Stated task – Extract exactly the run of lines starting at the line that holds "bpy.context.scene.collection.objects.link(empty)" and ending at the line that holds "UP = Vector((0, 0, 1))", both included.

Supplied data –
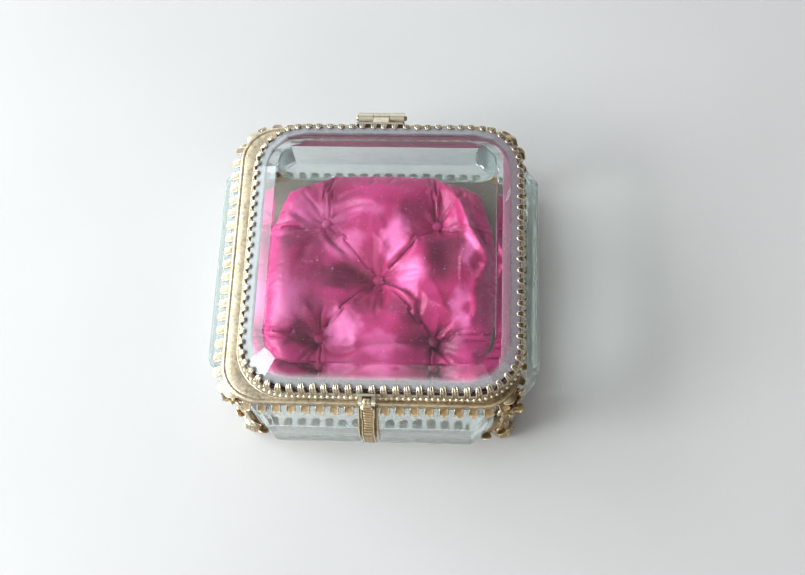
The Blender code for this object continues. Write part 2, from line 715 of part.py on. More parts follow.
def build_bracket():
    """Plate on the front of the lid with two ears for the hasp pin."""
    mat = gilt("hasp_bracket", roughness=0.4)
    plate_d = LID_HY + CLEAR
    ear_in, ear_out = HASP_EAR
    bracket = make("hasp_bracket", mat, box, -ear_out, ear_out,
                   -(plate_d + PLATE_T), -plate_d, FITTING_Z0, BAND_Z1 - 0.2)
    for x0, x1 in ((-ear_out, -ear_in), (ear_in, ear_out)):
        combine(bracket, 'UNION', mat, rod_x, x0, x1,
                -HASP_PIVOT_D, HASP_PIVOT_Z, HASP_KNUCKLE_R)
        combine(bracket, 'UNION', mat, box, x0, x1,
                -HASP_PIVOT_D + 0.1, -(plate_d + 0.3),
                HASP_PIVOT_Z - 0.8, HASP_PIVOT_Z + 0.8)
    combine(bracket, 'DIFFERENCE', mat, rod_x, -4, 4,
            -HASP_PIVOT_D, HASP_PIVOT_Z, HASP_BORE_R)


def build_hasp_pin():
    half = HASP_EAR[1] + HASP_PIN_OVER
    pin = make("hasp_pin", dark_gilt("hasp_pin", roughness=0.3), rod_x, -half, half,
               -HASP_PIVOT_D, HASP_PIVOT_Z, HASP_PIN_R, smooth=True)
    place(pin, 0.0, -HASP_PIVOT_D, HASP_PIVOT_Z)


# ---------------------------------------------------------------- assembly
build_lid_glass()
build_lid_band()
build_lid_seat()
build_tabbed_frame("upper_rim", RIM_Z0, RIM_W, up=False,
                   mat=gilt("upper_rim", roughness=0.38))
build_tabbed_frame("base_frame", BASE_Z0, BASE_W, up=True,
                   mat=dark_gilt("base_frame", roughness=0.42))
for label, side_x, side_y in (("front", 0, -1), ("back", 0, 1),
                              ("left", -1, 0), ("right", 1, 0)):
    build_panel(label + "_glass", side_x, side_y)
for label, sx, sy in (("front_left", -1, -1), ("front_right", 1, -1),
                      ("back_left", -1, 1), ("back_right", 1, 1)):
    build_post("corner_post_" + label, sx, sy)
    build_foot("foot_" + label, sx, sy)
build_floor_glass()
build_cushion_board()
build_cushion()
for label, tuft_x, tuft_y in TUFTS:
    build_button("tuft_button_" + label, tuft_x, tuft_y)
build_body_leaf()
build_lid_leaf()
build_hinge_pin()
build_keeper()
build_stud()
build_strap()
build_bracket()
build_hasp_pin()
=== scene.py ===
"""Looks of a bevelled-glass trinket casket.

The casket stands on z = 0 with its front towards -y; the glass lid lies on
top, the hasp hangs at the front and a buttoned satin cushion fills the inside.
Shapes are worked out in millimetres, with y measured from the casket's centre
line, and written in metres.
"""
import math

import bmesh
import bpy
import numpy as np
from mathutils import Matrix, Vector


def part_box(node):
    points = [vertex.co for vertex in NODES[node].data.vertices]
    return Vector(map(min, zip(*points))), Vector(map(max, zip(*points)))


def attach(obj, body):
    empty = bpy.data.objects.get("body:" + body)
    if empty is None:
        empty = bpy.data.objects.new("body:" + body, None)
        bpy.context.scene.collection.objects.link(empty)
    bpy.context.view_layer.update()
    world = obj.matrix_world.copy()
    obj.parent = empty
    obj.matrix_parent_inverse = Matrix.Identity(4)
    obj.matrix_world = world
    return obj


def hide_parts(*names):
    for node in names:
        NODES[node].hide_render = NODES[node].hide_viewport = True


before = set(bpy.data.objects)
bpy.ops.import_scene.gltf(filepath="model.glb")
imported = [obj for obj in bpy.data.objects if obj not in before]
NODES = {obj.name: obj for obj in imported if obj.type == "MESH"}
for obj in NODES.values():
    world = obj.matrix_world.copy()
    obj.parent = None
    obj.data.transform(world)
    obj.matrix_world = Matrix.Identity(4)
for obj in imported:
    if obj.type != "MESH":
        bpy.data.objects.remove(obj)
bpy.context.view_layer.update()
SCENE = bpy.context.scene
MM = 0.001
X, Y, Z = 0, 1, 2
UP = Vector((0, 0, 1))


# ---------------------------------------------------------------- places, mm
def box_mm(name):
    lo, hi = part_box(name)
    return lo / MM, hi / MM


def middle(box, axis):
    return 0.5 * (box[0][axis] + box[1][axis])


def half_span(box, axis):
    return 0.5 * (box[1][axis] - box[0][axis])


band_box = box_mm("lid_band")
lid_glass_box = box_mm("lid_glass")
front_box = box_mm("front_glass")
left_box = box_mm("left_glass")
cushion_box = box_mm("cushion")

CENTRE_Y = middle(band_box, Y)
LID_X = middle(band_box, X)
BEAD_STAND = 0.4                       # how far the beads stand out of the band
LID_HALF_X = half_span(band_box, X) - BEAD_STAND
LID_HALF_Y = half_span(band_box, Y) - BEAD_STAND
LID_RADIUS = 13.0
RIM_HALF_X, RIM_HALF_Y, RIM_RADIUS = 38.1, 38.9, 10.0
RIM_TOP = box_mm("upper_rim")[1].z
BASE_BOTTOM = box_mm("base_frame")[0].z
PANEL_BOTTOM, PANEL_TOP = front_box[0].z, front_box[1].z
BEVEL_DEPTH, BEVEL_WIDTH = 5.4, 5.5    # side glass bevel: outward, and in from the edge
FRONT_OUT = CENTRE_Y - front_box[0].y
FRONT_EDGE = FRONT_OUT - BEVEL_DEPTH
SIDE_EDGE = -left_box[0].x - BEVEL_DEPTH
POST_X, POST_Y = 35.1, 35.8            # axes of the corner posts and feet
CUSHION_X, CUSHION_Y = half_span(cushion_box, X), half_span(cushion_box, Y)


# ---------------------------------------------------------------- node helpers
class Graph:
    """Node tree being built; inputs may be sockets or plain values."""

    def __init__(self, tree, output):
        self.tree = tree
        tree.nodes.clear()
        self.output = tree.nodes.new("ShaderNode" + output)

    def add(self, kind, inputs=None, **settings):
        node = self.tree.nodes.new("ShaderNode" + kind)
        for key, value in settings.items():
            setattr(node, key, value)
        for key, value in (inputs or {}).items():
            socket = node.inputs[key]
            if isinstance(value, bpy.types.NodeSocket):
                self.tree.links.new(value, socket)
            elif isinstance(value, tuple) and len(value) == 3 and socket.type == "RGBA":
                socket.default_value = (*value, 1.0)
            else:
                socket.default_value = value
        return node

    def finish(self, shader):
        self.tree.links.new(shader.outputs[0], self.output.inputs[0])

    def math(self, operation, first, second=0.0, clamp=False):
        return self.add("Math", {0: first, 1: second}, operation=operation,
                        use_clamp=clamp).outputs[0]

    def plus(self, first, second):
        return self.math("ADD", first, second)

    def times(self, first, second):
        return self.math("MULTIPLY", first, second)

    def minus(self, first, second, clamp=False):
        return self.math("SUBTRACT", first, second, clamp)

    def unit(self, value):
        """-1..1 brought to 0..1."""
        return self.plus(self.times(value, 0.5), 0.5)

    def vector(self, operation, *inputs):
        return self.add("VectorMath", dict(enumerate(inputs)), operation=operation)

    def mix(self, factor, first, second):
        return self.add("Mix", {0: factor, 6: first, 7: second}, data_type="RGBA").outputs[2]

    def ramp(self, factor, stops):
        """Colour ramp; stops are (position, grey or colour)."""
        node = self.add("ValToRGB", {"Fac": factor})
        elements = node.color_ramp.elements
        while len(elements) > 1:
            elements.remove(elements[-1])
        for i, (position, colour) in enumerate(stops):
            element = elements[0] if i == 0 else elements.new(position)
            element.position = position
            if isinstance(colour, (int, float)):
                colour = (colour,) * 3
            element.color = (*colour, 1.0)
        return node.outputs["Color"]

    def map_range(self, value, to_min, to_max, from_min=0.0, from_max=1.0, **settings):
        return self.add("MapRange", {0: value, 1: from_min, 2: from_max, 3: to_min, 4: to_max},
                        **settings).outputs[0]

    def noise(self, vector, **inputs):
        return self.add("TexNoise", {"Vector": vector, **inputs}).outputs[0]

    def bump(self, height, strength, distance, **inputs):
        return self.add("Bump", {"Height": height, "Strength": strength,
                                 "Distance": distance, **inputs}).outputs[0]

    def tex_coord(self, output):
        return self.add("TexCoord").outputs[output]

    def coords(self, stretch=(1, 1, 1)):
        """Object coordinates in millimetres."""
        return self.add("Mapping", {"Vector": self.tex_coord("Object"),
                                    "Scale": tuple(1000.0 * s for s in stretch)}).outputs[0]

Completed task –
        bpy.context.scene.collection.objects.link(empty)
    bpy.context.view_layer.update()
    world = obj.matrix_world.copy()
    obj.parent = empty
    obj.matrix_parent_inverse = Matrix.Identity(4)
    obj.matrix_world = world
    return obj


def hide_parts(*names):
    for node in names:
        NODES[node].hide_render = NODES[node].hide_viewport = True


before = set(bpy.data.objects)
bpy.ops.import_scene.gltf(filepath="model.glb")
imported = [obj for obj in bpy.data.objects if obj not in before]
NODES = {obj.name: obj for obj in imported if obj.type == "MESH"}
for obj in NODES.values():
    world = obj.matrix_world.copy()
    obj.parent = None
    obj.data.transform(world)
    obj.matrix_world = Matrix.Identity(4)
for obj in imported:
    if obj.type != "MESH":
        bpy.data.objects.remove(obj)
bpy.context.view_layer.update()
SCENE = bpy.context.scene
MM = 0.001
X, Y, Z = 0, 1, 2
UP = Vector((0, 0, 1))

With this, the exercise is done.